Festival menus and entertainment lineups also change annually. EPCOT’s festival booths often appear in familiar locations, but the food and performers rotate. Over time, Disney has leaned on food, beverage, and entertainment refreshes as a way to keep repeat visits feeling new without altering the physical parks.
Park hours are another area of regular change. Opening and closing times shift based on seasonal demand, party nights, and historical crowd patterns. Early Entry remains steady, while Extended Evening Hours rotate between parks depending on capacity needs.
What Sometimes Changes
Some parts of Disney World change on longer, less predictable cycles.
Attraction refurbishments fall into this category. Short refurbishments happen regularly and usually affect one attraction at a time. Longer refurbishments are planned years in advance because ride capacity directly affects crowd flow. Disney staggers these closures to avoid closing multiple headliners simultaneously, which helps preserve the overall park experience.
Entertainment changes also occur periodically. Fireworks may be updated, stage shows may close or return, and character meet-and-greet locations rotate. Historically, Disney refreshes entertainment more frequently than attractions because it allows for creative updates without large-scale construction.
Resort updates follow a similar pattern. Rooms are refreshed on long cycles, often one section at a time, with updates focused on comfort and technology. Transportation adjustments, such as temporary Skyliner or boat closures, are typically tied to routine maintenance rather than permanent change.
What Rarely Changes
Despite frequent online speculation, some elements of Disney World are intentionally stable.

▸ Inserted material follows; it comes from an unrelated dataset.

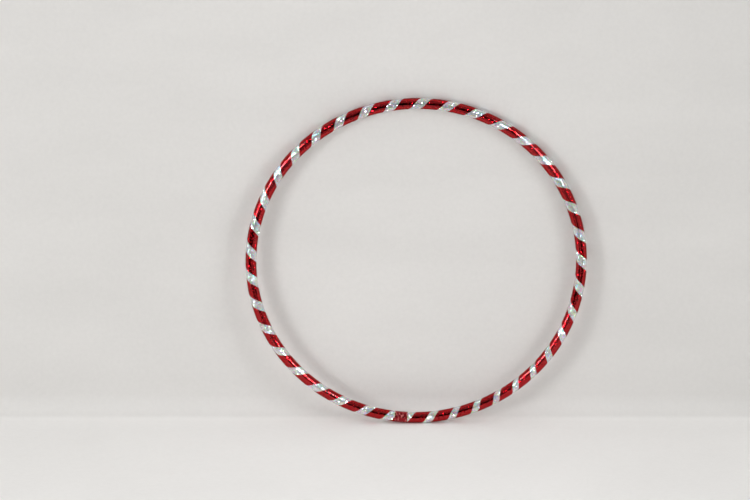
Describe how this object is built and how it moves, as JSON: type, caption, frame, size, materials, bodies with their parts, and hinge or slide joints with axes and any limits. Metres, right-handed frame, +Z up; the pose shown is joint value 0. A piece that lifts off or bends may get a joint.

Headliner attractions almost never change suddenly. Permanent closures are announced well in advance, and Disney carefully sequences downtime to preserve park capacity. This approach has remained consistent for decades because headliners anchor guest demand and daily park operations.
Park layouts also change very slowly. New lands take years to design and build, and construction is phased to maintain navigation and guest flow. Even during major projects, most guests experience the parks in familiar ways.
Planning fundamentals are similarly stable. Ticket structures, park hopping rules, and dining reservation windows rarely change year to year. When they do, changes are driven by operational needs rather than annual experimentation.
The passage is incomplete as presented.